Where Is God in This Pandemic?
Several people have asked me “Where is God in this pandemic?” One person rather pointedly put me on the spot and said “You’re a theologian; you ought to know.” I understand that. If anyone ought to know, I ought to know.
But, of course, that question and statement could mean two different things. One is where is God in this particular disaster, this particular pandemic, out of all disasters and epidemics? The other is where is God in such disasters and horrors and calamities in general?
But I want to put the two question back together because this pandemic is just one of a very long series of natural disasters throughout human history. We need to keep in mind that these kinds of things have happened often before.
So a question I have for people who ask me where God is in this pandemic is whether they think this calamity is different in some way from all those that have gone before.
*Sidebar: The opinions expressed here are my own (or those of the guest writer); I do not speak for any other person, group or organization; nor do I imply that the opinions expressed here reflect those of any other person, group or organization unless I say so specifically. Before commenting read the entire post and the “Note to commenters” at its end.*
One reason people are asking me this question (or these questions because it could be two distinct questions hidden in one) is because, as usual, some Christian preachers are suggesting, if not outrightly saying, that this calamity, this pandemic, in particular, is God’s judgment on humanity for something—abortion or gay marriage or whatever.
I don’t know how any preacher would know that. Perhaps one or many believe all calamities are God’s judgment on people for some sin and these sins seem obvious (to them) candidates. Or perhaps he/she/they think God has given them a special revelation about what is happening now and its reason.
I’m skeptical about all such claims; who can know the mind of the Lord?
All I can do is share with you how I tend to regard all calamities that affect many people, especially ones that result in deaths of many people across a broad range of people in a nation or tribe or around the world.
I think we live in a fallen, broken world.
I’m not a big fan of using popular culture to illustrate theological truths, but here I go anyway.
Recently I watched a re-run of the now defunct television dramedy “Monk.” The signature song “It’s a Jungle out There” expresses in intentionally humorous language and voice and tune the eponymous character’s belief that this world is a dangerous one.

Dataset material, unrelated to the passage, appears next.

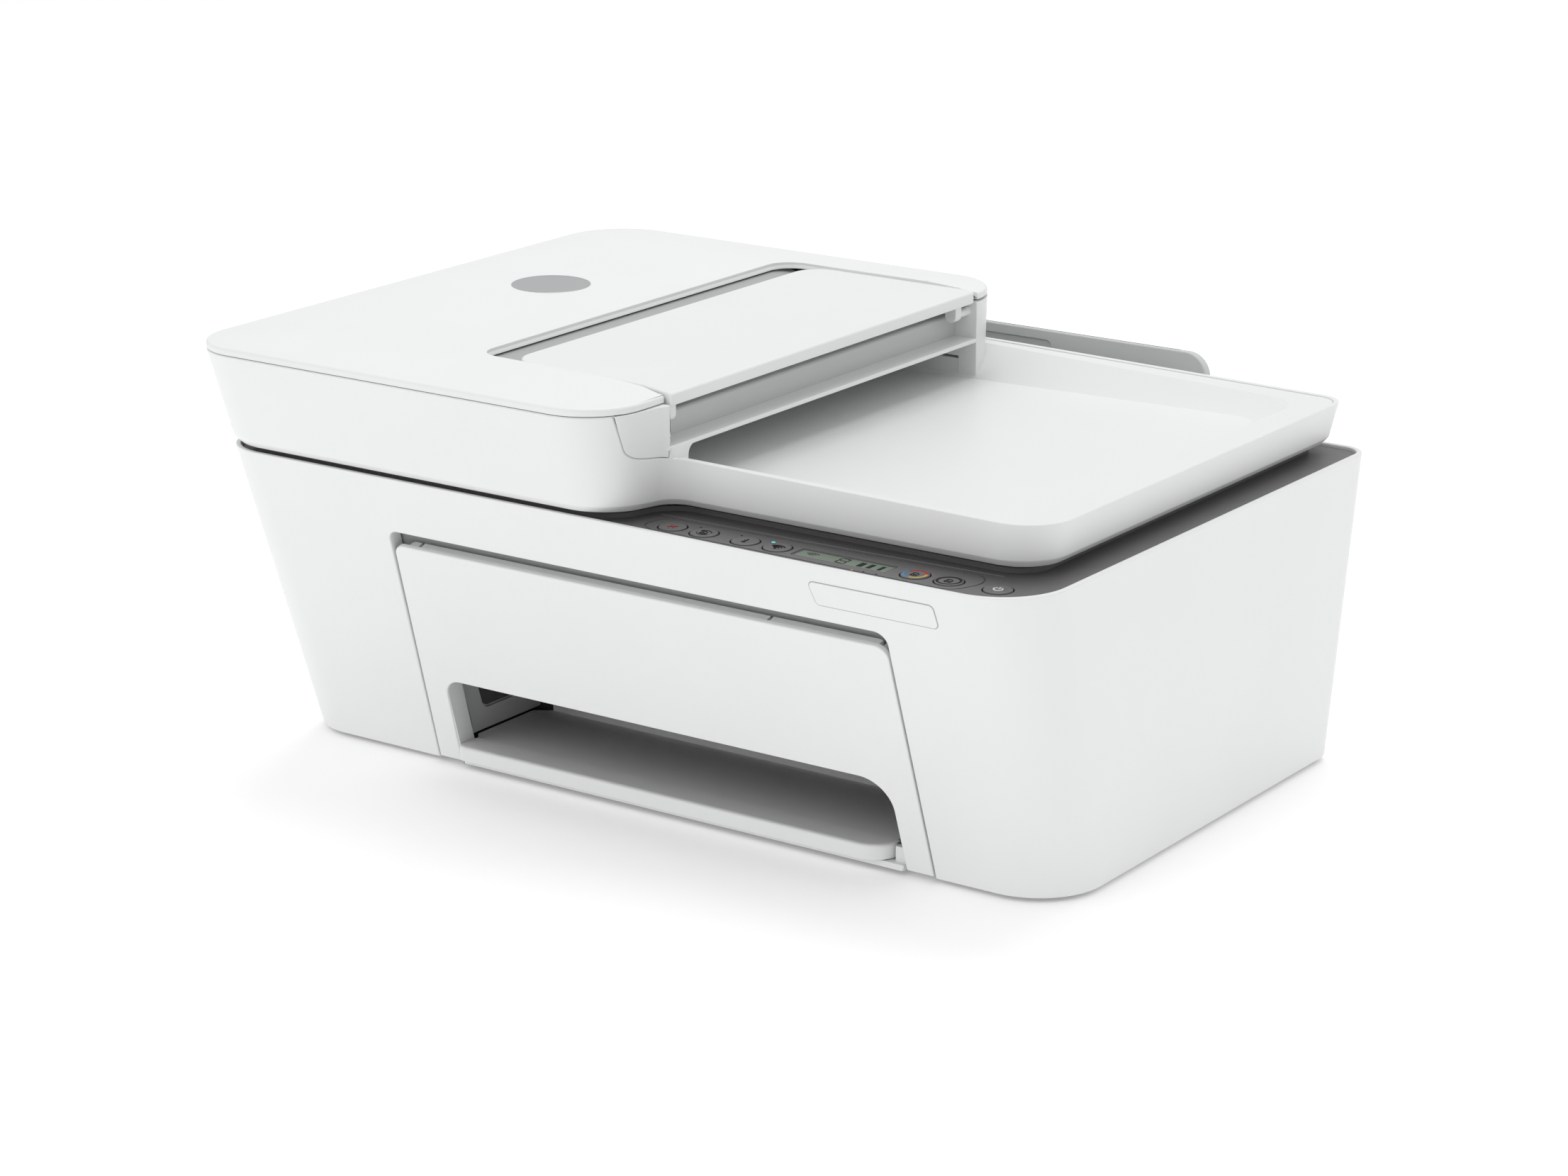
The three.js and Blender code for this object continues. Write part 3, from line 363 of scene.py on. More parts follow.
def surface(name, color, roughness, **look):
    """A procedural material. The look may give how far the colour may vary and how broadly, the
    gloss range and the scale of its streaks, the grain and its depth, and sockets to set."""
    made = bpy.data.materials.new(name)
    made.use_nodes = True
    nodes, links = made.node_tree.nodes, made.node_tree.links
    shader = nodes["Principled BSDF"]
    place = nodes.new("ShaderNodeTexCoord").outputs["Object"]
    vary = look.get("vary", 0.006)
    darker = [c * (1 - vary) for c in color]
    lighter = [min(1, c * (1 + vary)) for c in color]
    broad = noise(nodes, links, place, look.get("broad", 22.0))
    blend = nodes.new("ShaderNodeMix")
    blend.data_type = "RGBA"
    set_inputs(blend, {"A": (*darker, 1), "B": (*lighter, 1)})
    links.new(ramped(nodes, links, broad, 0, 1), blend.inputs["Factor"])
    links.new(blend.outputs["Result"], shader.inputs["Base Color"])
    streaks = noise(nodes, links, place, look.get("streaks", 90.0), 5.0)
    gloss = look.get("gloss_range", 0.02)
    rough = ramped(nodes, links, streaks, roughness - gloss, roughness + gloss)
    links.new(rough, shader.inputs["Roughness"])
    grain = noise(nodes, links, place, look.get("grain", 1900.0), 2.0)
    bump = nodes.new("ShaderNodeBump")
    set_inputs(bump, {"Strength": look.get("depth", 0.12), "Distance": 0.00004})
    links.new(grain, bump.inputs["Height"])
    links.new(bump.outputs["Normal"], shader.inputs["Normal"])
    set_inputs(shader, look.get("sockets", {}))
    return made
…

Neither the song nor the show gives any hint as to why this world is a “jungle” that “just might kill you,” but I can pick up on the idea and say that, biblically and theologically, it’s partly right. In Romans 8 the Apostle Paul teaches that this world in which we live is now in “bondage to decay” and that someday it will be liberated from that condition. In meantime our present sufferings are nothing compared with the glory that will be revealed to or in us in the future when God acts with that liberating power to transform this world.Personally, I do not believe that pandemics are directly God’s judgment, but with my theological mentor Wolfhart Pannenberg I do believe that they, together with all calamities, point to God’s absence. I don’t mean (and he didn’t mean) that God has literally “gone away,” but that we humans, created in God’s own image and likeness, have shut God out of our world. Our hope (confident expectation) is that someday God will break down that door we have closed against God by our sinful rebellion, our collective decision to “go our own way,” and remake this world. But that is not yet. There are signs of God’s future victory in Jesus Christ and the outpouring of the Holy Spirit, in miracles of healing and in acts of deliverance of all kinds, but the whole of that victory is yet to come.
Calamities like this one, like all of the many that have happened in human history, drive us Christians to our knees in collective repentance on behalf of all people—beseeching God for forgiveness and intervention.
Calamities like this one, like all of the many that have happened in human history, point Christians to the future with cries of “Maranatha! Come Lord Jesus!”
I the meantime we Christians act for the deliverance of those who are suffering and believe that God’s presence is manifest here and now to the extent that we intervene on God’s behalf for the good of those who suffer.
I could be wrong, but I don’t think so.